[Exercise description] Below are some records. Pull every line that contains the word "follow".

= = = = = = =

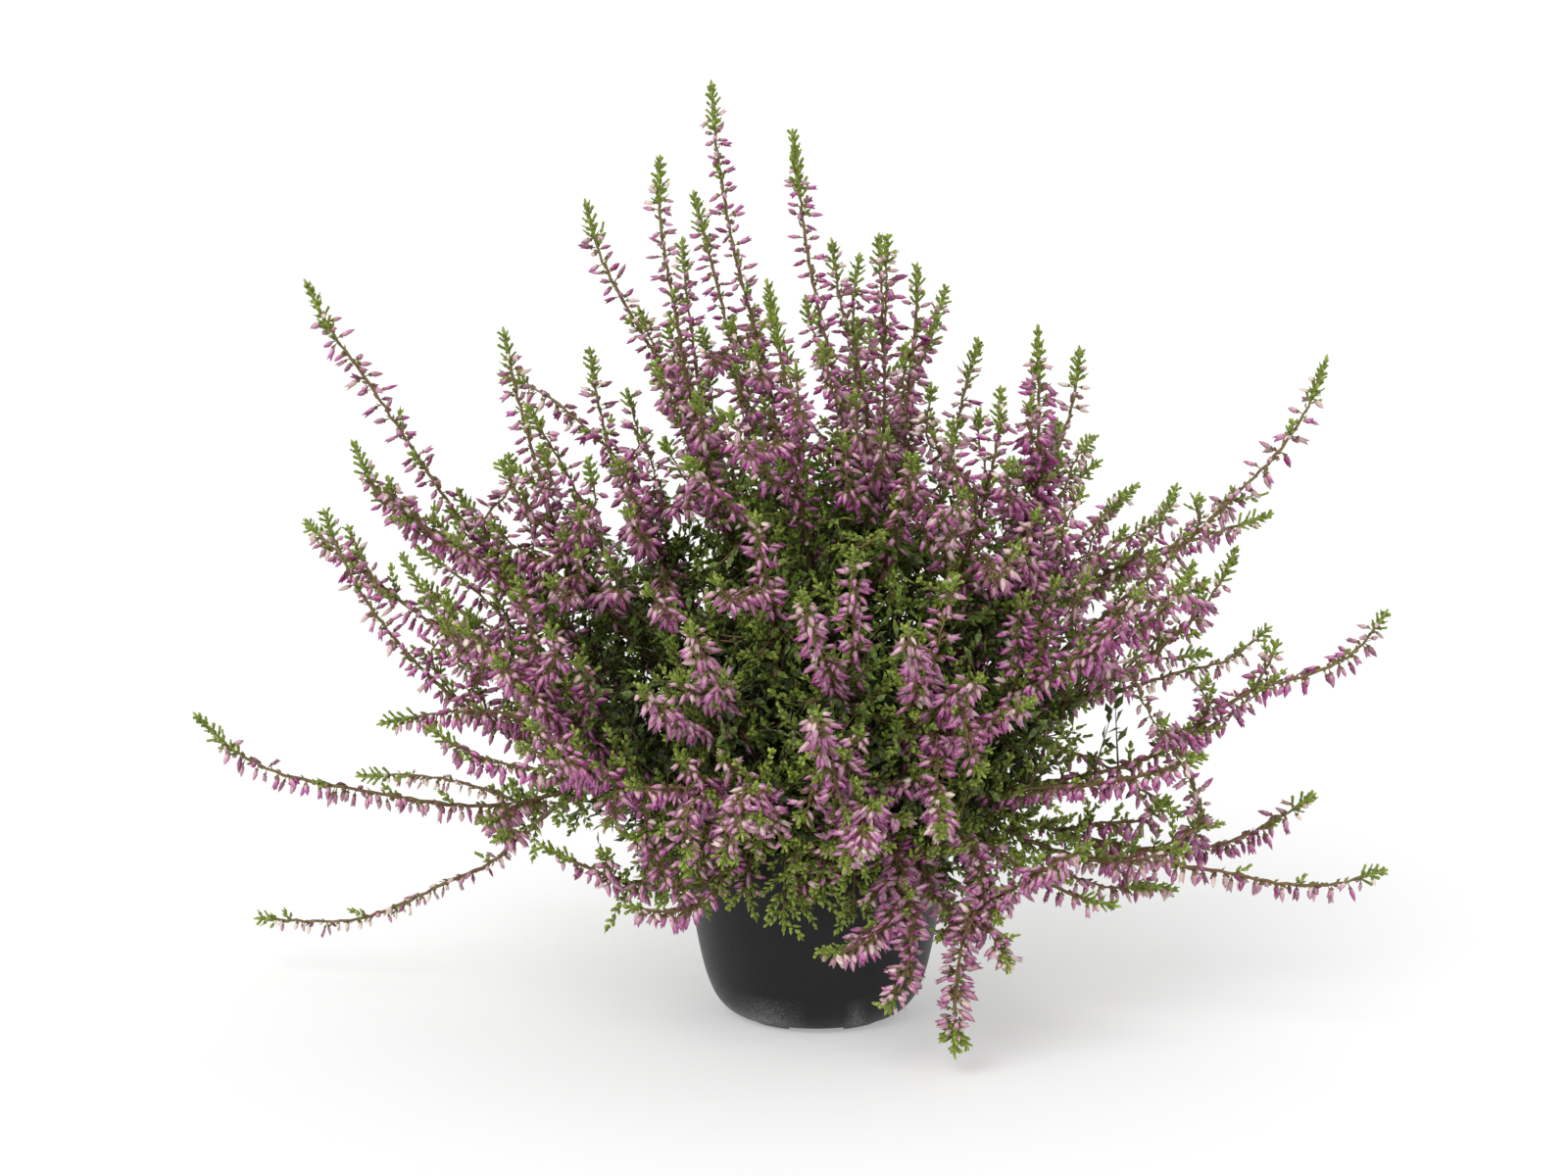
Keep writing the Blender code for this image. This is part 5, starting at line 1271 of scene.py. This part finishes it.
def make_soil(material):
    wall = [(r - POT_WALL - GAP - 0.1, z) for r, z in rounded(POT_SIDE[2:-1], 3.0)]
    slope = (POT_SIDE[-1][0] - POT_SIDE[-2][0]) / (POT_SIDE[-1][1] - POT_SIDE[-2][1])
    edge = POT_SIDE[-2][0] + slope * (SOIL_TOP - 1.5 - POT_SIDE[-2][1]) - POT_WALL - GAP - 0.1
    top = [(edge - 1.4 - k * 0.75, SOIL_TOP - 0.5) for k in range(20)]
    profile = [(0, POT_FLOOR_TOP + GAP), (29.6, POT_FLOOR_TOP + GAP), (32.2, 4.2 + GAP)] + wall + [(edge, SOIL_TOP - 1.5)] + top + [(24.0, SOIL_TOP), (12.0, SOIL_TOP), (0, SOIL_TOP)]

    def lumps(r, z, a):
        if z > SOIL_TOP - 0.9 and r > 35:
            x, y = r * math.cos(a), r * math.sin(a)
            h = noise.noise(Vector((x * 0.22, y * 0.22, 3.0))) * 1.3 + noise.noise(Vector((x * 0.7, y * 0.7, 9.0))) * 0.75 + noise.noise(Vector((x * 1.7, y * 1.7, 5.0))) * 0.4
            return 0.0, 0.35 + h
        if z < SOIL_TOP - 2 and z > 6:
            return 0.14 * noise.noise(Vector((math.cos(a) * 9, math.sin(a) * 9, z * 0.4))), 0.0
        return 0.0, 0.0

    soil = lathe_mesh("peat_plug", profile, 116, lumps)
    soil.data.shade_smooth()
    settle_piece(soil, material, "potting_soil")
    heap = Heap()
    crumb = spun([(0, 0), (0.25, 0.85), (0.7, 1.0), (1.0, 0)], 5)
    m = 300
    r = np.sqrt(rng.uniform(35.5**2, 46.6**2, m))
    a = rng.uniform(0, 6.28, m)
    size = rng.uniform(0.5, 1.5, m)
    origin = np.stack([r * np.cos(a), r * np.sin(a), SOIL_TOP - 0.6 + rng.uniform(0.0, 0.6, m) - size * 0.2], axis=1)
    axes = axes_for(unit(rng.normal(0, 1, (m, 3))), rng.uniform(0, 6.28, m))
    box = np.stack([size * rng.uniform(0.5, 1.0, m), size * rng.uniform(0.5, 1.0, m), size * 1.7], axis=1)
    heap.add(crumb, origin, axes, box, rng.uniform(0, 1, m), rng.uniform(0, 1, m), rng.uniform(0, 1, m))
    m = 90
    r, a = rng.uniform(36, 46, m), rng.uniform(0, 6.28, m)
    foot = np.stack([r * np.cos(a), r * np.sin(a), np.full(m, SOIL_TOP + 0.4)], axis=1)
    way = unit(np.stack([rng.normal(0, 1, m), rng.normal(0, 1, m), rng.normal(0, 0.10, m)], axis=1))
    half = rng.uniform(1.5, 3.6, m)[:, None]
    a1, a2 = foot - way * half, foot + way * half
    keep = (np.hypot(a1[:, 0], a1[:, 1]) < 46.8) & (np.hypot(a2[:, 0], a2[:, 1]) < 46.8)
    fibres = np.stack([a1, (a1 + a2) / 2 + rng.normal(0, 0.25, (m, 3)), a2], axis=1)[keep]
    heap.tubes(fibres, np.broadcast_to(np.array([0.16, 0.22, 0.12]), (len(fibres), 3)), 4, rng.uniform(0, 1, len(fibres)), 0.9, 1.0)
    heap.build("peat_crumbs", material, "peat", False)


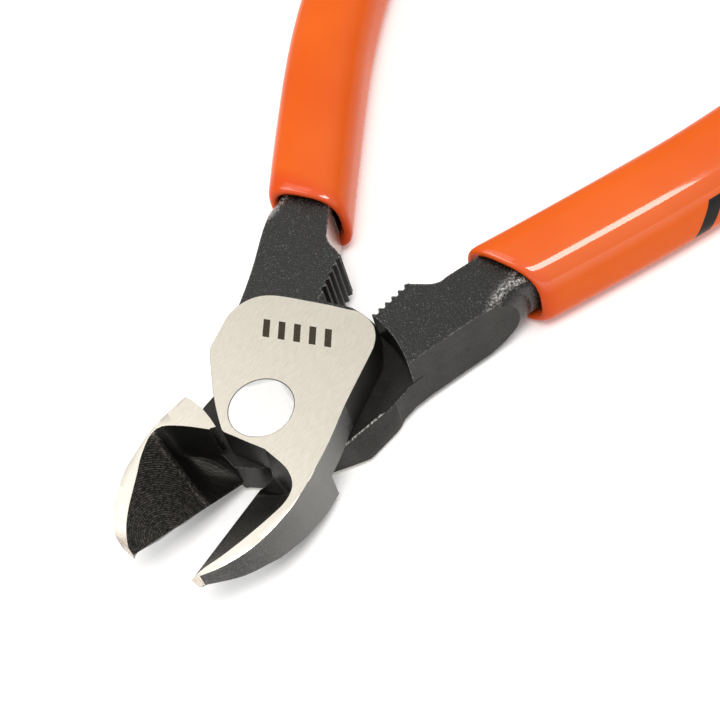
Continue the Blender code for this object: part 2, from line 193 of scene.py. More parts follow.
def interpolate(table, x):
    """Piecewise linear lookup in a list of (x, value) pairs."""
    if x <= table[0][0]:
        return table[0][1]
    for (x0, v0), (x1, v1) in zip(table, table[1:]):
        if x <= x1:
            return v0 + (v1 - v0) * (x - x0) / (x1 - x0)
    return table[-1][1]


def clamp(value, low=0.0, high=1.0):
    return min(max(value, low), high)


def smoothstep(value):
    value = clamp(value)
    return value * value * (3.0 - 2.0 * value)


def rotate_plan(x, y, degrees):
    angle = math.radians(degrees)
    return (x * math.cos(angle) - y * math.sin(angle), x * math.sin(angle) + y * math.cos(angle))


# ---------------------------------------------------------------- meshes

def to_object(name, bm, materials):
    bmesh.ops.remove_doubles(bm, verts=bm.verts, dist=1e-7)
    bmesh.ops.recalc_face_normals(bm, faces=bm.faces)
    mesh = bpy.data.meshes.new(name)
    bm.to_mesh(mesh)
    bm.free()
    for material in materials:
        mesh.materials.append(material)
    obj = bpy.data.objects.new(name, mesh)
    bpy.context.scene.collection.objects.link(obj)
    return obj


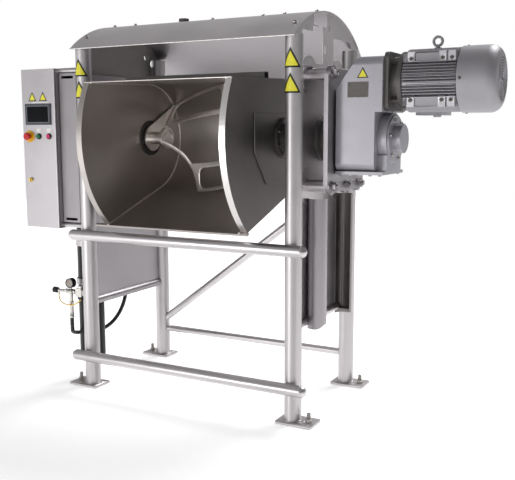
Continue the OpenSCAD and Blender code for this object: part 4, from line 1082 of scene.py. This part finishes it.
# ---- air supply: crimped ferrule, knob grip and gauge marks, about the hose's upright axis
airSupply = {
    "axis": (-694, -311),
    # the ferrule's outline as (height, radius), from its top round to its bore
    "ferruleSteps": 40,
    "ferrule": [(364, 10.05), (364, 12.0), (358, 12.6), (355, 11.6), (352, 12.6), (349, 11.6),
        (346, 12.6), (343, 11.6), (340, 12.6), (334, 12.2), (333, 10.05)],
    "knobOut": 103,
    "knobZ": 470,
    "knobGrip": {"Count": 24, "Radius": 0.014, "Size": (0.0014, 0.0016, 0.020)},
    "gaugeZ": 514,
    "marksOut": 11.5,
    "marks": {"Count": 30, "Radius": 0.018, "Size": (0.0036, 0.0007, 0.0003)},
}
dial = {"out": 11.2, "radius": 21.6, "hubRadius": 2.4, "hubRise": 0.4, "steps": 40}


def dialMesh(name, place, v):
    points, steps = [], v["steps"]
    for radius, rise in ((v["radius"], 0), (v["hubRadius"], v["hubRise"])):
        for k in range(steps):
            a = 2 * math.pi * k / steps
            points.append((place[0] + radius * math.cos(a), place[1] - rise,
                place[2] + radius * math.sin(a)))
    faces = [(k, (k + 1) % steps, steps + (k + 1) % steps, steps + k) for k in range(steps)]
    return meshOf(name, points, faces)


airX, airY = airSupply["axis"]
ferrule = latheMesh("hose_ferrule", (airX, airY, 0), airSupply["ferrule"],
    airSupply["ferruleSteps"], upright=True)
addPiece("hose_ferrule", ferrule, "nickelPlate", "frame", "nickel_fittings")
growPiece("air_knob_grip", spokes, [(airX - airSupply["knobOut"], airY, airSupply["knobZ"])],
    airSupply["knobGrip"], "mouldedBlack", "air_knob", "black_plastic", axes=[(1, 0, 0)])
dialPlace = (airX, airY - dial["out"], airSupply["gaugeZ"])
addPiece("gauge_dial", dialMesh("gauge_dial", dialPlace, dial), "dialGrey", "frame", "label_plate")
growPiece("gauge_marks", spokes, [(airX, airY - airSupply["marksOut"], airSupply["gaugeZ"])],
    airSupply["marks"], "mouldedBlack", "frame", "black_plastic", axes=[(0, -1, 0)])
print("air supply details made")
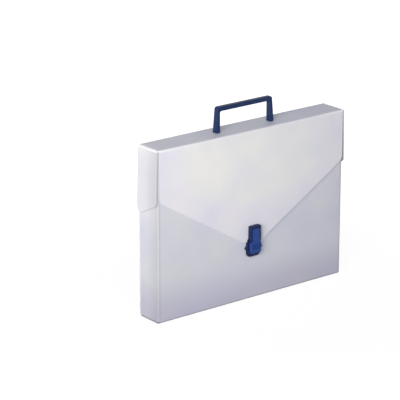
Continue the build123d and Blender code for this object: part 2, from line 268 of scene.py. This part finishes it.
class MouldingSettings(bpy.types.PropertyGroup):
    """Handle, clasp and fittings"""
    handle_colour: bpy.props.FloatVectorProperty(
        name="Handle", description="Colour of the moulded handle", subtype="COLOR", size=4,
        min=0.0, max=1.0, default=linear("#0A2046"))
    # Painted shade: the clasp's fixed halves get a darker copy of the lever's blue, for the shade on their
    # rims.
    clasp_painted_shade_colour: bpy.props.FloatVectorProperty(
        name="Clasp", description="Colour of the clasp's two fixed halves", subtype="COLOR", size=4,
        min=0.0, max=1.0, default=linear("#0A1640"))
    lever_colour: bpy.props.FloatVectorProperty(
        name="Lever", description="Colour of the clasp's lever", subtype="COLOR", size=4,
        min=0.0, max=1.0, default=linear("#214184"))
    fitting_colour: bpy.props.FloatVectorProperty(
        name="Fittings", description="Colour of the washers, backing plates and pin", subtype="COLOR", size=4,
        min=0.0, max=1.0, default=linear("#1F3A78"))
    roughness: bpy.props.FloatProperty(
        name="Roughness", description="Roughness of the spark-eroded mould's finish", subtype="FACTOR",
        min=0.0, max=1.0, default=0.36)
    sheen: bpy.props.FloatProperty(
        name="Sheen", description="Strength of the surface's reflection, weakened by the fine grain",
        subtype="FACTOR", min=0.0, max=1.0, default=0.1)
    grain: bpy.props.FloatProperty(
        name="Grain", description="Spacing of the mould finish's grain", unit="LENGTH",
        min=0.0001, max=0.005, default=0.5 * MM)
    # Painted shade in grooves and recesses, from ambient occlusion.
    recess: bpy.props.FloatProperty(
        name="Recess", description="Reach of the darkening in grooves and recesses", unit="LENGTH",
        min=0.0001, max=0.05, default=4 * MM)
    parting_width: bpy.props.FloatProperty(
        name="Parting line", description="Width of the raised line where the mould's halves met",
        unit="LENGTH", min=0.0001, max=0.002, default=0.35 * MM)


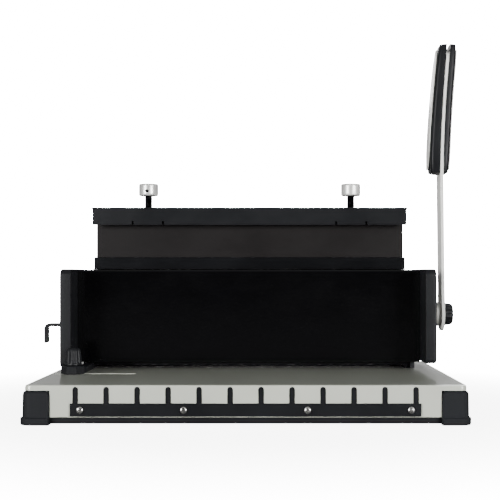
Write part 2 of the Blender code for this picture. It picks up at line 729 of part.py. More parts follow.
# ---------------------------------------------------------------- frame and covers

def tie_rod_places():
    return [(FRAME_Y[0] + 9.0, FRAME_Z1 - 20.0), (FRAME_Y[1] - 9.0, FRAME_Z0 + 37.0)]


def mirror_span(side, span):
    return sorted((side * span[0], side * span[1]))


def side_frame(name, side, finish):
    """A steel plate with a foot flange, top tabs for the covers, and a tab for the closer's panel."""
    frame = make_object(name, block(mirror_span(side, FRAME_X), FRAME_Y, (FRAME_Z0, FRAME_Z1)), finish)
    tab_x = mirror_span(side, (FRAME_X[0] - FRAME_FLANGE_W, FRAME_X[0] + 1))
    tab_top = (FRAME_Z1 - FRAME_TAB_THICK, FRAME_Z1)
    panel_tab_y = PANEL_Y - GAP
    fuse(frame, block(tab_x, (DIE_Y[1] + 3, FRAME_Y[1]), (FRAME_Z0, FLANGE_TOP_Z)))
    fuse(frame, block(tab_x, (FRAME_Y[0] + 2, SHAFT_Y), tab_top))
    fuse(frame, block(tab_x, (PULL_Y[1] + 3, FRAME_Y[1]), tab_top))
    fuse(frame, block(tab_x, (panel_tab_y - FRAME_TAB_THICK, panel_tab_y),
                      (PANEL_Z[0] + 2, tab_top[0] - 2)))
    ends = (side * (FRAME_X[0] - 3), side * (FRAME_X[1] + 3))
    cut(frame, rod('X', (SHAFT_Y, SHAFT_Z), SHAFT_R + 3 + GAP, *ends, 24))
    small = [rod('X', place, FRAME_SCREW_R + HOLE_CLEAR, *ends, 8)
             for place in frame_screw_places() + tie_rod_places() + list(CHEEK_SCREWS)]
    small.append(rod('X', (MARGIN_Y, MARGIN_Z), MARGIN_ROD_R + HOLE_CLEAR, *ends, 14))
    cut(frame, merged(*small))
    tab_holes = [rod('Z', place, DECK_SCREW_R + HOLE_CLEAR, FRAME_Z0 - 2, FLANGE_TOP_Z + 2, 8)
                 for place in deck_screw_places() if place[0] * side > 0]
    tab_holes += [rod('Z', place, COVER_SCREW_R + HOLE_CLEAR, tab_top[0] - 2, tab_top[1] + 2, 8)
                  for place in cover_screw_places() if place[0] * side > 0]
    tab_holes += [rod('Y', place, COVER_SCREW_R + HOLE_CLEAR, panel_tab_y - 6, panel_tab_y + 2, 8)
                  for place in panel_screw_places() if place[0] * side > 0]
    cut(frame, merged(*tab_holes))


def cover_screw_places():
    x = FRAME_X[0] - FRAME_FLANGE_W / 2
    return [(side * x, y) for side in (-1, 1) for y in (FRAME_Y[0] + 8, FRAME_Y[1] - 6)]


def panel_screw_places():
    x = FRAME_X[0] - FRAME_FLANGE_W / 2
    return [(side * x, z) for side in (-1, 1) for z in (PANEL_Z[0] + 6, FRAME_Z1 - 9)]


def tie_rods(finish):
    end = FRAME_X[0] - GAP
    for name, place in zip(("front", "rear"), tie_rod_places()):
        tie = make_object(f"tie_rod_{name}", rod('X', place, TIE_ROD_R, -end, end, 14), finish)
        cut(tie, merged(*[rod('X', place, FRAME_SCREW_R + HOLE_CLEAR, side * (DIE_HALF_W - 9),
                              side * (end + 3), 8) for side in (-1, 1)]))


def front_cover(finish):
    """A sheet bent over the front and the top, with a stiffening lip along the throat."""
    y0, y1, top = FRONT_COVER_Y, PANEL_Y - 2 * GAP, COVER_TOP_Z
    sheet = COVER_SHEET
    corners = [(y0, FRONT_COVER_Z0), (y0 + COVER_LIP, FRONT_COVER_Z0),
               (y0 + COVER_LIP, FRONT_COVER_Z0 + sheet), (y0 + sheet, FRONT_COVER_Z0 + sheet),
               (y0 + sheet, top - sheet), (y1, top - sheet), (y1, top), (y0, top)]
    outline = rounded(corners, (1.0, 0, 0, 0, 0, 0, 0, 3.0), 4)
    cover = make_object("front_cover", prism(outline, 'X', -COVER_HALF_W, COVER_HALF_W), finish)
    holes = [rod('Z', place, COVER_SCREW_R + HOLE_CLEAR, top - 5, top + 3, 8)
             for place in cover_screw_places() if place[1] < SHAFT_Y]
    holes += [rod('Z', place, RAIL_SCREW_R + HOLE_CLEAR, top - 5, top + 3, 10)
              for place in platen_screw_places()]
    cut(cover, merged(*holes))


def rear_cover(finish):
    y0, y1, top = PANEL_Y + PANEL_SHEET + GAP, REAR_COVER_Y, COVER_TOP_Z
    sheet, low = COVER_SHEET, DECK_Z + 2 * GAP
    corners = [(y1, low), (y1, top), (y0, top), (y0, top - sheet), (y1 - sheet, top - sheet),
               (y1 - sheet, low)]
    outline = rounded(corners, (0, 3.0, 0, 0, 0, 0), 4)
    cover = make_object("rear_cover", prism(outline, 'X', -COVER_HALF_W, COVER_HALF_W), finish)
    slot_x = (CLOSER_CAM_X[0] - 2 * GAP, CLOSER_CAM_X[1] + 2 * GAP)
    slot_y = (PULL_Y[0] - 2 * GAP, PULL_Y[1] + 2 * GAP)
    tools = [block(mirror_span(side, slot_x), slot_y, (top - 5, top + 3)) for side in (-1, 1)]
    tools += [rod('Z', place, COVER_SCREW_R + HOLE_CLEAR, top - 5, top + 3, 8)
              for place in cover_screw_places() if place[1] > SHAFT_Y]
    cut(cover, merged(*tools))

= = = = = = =

[Result for this task]
Continue the Blender code for this object: part 2, from line 193 of scene.py. More parts follow.
Write part 2 of the Blender code for this picture. It picks up at line 729 of part.py. More parts follow.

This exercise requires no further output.